### [WRITTEN TASK]
Return only the lines running from the line with "tube_length = middle.wire().length" down to the line with "obj.parent = empty", both included, exactly as they appear.

### [DATA PROVIDED]
───

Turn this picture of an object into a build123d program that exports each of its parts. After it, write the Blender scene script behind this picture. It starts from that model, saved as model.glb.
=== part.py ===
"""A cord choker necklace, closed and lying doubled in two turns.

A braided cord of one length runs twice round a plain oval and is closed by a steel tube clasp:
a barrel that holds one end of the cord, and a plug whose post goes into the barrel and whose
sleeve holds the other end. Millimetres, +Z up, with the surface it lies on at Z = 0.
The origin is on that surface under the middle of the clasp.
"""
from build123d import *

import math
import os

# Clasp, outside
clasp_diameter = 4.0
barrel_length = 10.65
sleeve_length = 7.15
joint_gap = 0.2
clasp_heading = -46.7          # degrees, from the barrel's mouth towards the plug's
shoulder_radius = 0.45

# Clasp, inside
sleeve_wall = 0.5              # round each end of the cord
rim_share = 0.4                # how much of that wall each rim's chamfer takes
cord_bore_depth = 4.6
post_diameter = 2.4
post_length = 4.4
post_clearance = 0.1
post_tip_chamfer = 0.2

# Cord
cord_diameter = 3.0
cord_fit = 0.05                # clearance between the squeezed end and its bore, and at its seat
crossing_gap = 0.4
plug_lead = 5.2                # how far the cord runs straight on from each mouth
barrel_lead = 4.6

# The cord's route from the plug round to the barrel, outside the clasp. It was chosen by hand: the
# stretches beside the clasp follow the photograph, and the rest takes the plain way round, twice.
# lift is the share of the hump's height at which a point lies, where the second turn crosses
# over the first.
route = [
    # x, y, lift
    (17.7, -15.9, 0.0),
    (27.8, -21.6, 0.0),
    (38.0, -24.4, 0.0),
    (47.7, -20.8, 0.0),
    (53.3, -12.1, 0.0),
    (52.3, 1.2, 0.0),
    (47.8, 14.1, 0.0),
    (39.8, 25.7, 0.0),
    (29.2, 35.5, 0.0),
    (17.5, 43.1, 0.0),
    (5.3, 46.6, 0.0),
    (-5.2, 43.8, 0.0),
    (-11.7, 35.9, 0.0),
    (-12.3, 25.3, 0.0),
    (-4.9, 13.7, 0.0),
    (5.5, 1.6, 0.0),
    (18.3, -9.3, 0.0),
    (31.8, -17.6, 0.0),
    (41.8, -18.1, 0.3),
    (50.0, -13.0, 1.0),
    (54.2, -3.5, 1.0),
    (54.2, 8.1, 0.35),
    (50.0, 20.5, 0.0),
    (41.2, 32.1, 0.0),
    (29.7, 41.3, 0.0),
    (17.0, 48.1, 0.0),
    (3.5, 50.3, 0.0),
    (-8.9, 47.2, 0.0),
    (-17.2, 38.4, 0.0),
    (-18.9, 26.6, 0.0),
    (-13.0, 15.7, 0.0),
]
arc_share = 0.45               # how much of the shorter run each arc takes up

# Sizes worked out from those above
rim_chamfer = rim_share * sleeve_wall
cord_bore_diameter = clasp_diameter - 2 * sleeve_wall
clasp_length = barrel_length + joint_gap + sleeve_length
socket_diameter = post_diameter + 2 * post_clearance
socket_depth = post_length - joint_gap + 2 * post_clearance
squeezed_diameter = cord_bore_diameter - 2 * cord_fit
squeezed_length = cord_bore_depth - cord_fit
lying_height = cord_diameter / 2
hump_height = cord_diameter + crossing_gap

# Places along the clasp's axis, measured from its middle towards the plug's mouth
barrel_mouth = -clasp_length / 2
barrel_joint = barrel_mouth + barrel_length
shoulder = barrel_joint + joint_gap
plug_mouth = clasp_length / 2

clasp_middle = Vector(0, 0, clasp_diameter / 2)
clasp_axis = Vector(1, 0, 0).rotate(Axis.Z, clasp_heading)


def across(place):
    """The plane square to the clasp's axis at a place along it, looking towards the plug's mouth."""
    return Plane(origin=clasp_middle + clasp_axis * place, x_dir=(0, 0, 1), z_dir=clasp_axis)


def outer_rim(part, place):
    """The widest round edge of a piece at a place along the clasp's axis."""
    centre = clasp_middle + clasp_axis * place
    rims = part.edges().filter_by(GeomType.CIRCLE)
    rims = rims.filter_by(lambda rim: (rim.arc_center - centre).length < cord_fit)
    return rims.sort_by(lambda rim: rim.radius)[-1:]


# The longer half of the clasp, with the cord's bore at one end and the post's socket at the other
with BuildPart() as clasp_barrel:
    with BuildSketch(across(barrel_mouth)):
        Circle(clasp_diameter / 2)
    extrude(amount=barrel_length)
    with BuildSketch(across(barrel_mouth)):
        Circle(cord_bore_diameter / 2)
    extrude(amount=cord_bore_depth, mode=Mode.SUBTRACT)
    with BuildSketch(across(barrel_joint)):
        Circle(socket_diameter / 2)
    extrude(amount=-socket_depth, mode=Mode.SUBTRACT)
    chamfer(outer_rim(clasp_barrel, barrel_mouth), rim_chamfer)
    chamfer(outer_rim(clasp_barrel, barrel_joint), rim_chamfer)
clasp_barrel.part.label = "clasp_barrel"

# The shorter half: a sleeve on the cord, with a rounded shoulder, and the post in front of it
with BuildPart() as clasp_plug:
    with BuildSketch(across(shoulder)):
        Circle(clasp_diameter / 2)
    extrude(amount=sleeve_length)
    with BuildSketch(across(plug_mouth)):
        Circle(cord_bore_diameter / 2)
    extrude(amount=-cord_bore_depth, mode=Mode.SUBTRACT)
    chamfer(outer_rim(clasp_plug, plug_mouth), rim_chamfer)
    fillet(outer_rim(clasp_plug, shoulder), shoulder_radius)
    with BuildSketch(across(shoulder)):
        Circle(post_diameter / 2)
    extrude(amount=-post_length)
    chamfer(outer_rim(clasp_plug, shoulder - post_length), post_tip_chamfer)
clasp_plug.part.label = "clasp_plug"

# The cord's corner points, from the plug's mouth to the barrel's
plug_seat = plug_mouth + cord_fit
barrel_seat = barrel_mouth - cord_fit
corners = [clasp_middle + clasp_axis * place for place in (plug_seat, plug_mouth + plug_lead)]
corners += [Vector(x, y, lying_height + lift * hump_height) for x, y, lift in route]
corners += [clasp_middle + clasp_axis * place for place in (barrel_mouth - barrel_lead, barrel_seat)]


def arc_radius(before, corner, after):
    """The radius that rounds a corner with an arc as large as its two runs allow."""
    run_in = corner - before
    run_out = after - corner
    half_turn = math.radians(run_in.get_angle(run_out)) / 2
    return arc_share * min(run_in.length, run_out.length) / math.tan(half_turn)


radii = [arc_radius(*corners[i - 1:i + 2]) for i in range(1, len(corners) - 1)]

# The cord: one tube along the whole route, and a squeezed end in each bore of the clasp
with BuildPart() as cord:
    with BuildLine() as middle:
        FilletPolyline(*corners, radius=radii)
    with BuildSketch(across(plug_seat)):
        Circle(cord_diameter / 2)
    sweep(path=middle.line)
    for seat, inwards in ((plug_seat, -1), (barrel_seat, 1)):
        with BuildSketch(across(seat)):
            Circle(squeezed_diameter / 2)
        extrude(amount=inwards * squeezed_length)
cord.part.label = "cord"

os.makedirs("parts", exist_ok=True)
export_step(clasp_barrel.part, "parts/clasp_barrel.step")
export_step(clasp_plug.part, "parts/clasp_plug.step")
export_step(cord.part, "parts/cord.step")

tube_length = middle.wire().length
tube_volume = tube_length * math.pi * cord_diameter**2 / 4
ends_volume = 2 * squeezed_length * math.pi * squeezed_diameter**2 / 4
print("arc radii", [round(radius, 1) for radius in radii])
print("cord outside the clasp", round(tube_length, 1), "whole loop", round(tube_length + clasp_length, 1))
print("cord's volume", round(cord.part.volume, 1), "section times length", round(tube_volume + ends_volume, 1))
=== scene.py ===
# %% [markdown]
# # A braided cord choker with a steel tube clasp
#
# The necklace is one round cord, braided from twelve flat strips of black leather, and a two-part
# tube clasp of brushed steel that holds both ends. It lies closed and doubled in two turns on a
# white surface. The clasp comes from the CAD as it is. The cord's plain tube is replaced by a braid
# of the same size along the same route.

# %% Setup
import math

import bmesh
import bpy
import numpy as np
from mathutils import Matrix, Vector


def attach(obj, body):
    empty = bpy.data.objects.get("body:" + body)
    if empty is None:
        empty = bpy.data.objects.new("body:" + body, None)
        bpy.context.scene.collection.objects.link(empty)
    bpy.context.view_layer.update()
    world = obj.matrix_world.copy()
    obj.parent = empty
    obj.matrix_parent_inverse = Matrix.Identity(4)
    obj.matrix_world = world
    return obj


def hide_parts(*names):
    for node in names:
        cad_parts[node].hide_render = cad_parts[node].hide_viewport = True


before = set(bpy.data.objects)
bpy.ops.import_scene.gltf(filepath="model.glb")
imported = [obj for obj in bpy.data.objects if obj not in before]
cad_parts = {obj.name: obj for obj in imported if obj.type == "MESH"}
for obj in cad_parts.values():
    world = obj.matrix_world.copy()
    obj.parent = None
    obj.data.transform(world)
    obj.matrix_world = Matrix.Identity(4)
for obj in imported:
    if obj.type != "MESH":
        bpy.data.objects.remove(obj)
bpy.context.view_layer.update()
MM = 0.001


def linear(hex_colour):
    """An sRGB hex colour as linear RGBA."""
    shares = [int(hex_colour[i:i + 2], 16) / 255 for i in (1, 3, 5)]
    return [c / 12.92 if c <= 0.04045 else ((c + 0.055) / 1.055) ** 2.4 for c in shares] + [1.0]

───

### [SOLUTION BELOW]
tube_length = middle.wire().length
tube_volume = tube_length * math.pi * cord_diameter**2 / 4
ends_volume = 2 * squeezed_length * math.pi * squeezed_diameter**2 / 4
print("arc radii", [round(radius, 1) for radius in radii])
print("cord outside the clasp", round(tube_length, 1), "whole loop", round(tube_length + clasp_length, 1))
print("cord's volume", round(cord.part.volume, 1), "section times length", round(tube_volume + ends_volume, 1))
=== scene.py ===
# %% [markdown]
# # A braided cord choker with a steel tube clasp
#
# The necklace is one round cord, braided from twelve flat strips of black leather, and a two-part
# tube clasp of brushed steel that holds both ends. It lies closed and doubled in two turns on a
# white surface. The clasp comes from the CAD as it is. The cord's plain tube is replaced by a braid
# of the same size along the same route.

# %% Setup
import math

import bmesh
import bpy
import numpy as np
from mathutils import Matrix, Vector


def attach(obj, body):
    empty = bpy.data.objects.get("body:" + body)
    if empty is None:
        empty = bpy.data.objects.new("body:" + body, None)
        bpy.context.scene.collection.objects.link(empty)
    bpy.context.view_layer.update()
    world = obj.matrix_world.copy()
    obj.parent = empty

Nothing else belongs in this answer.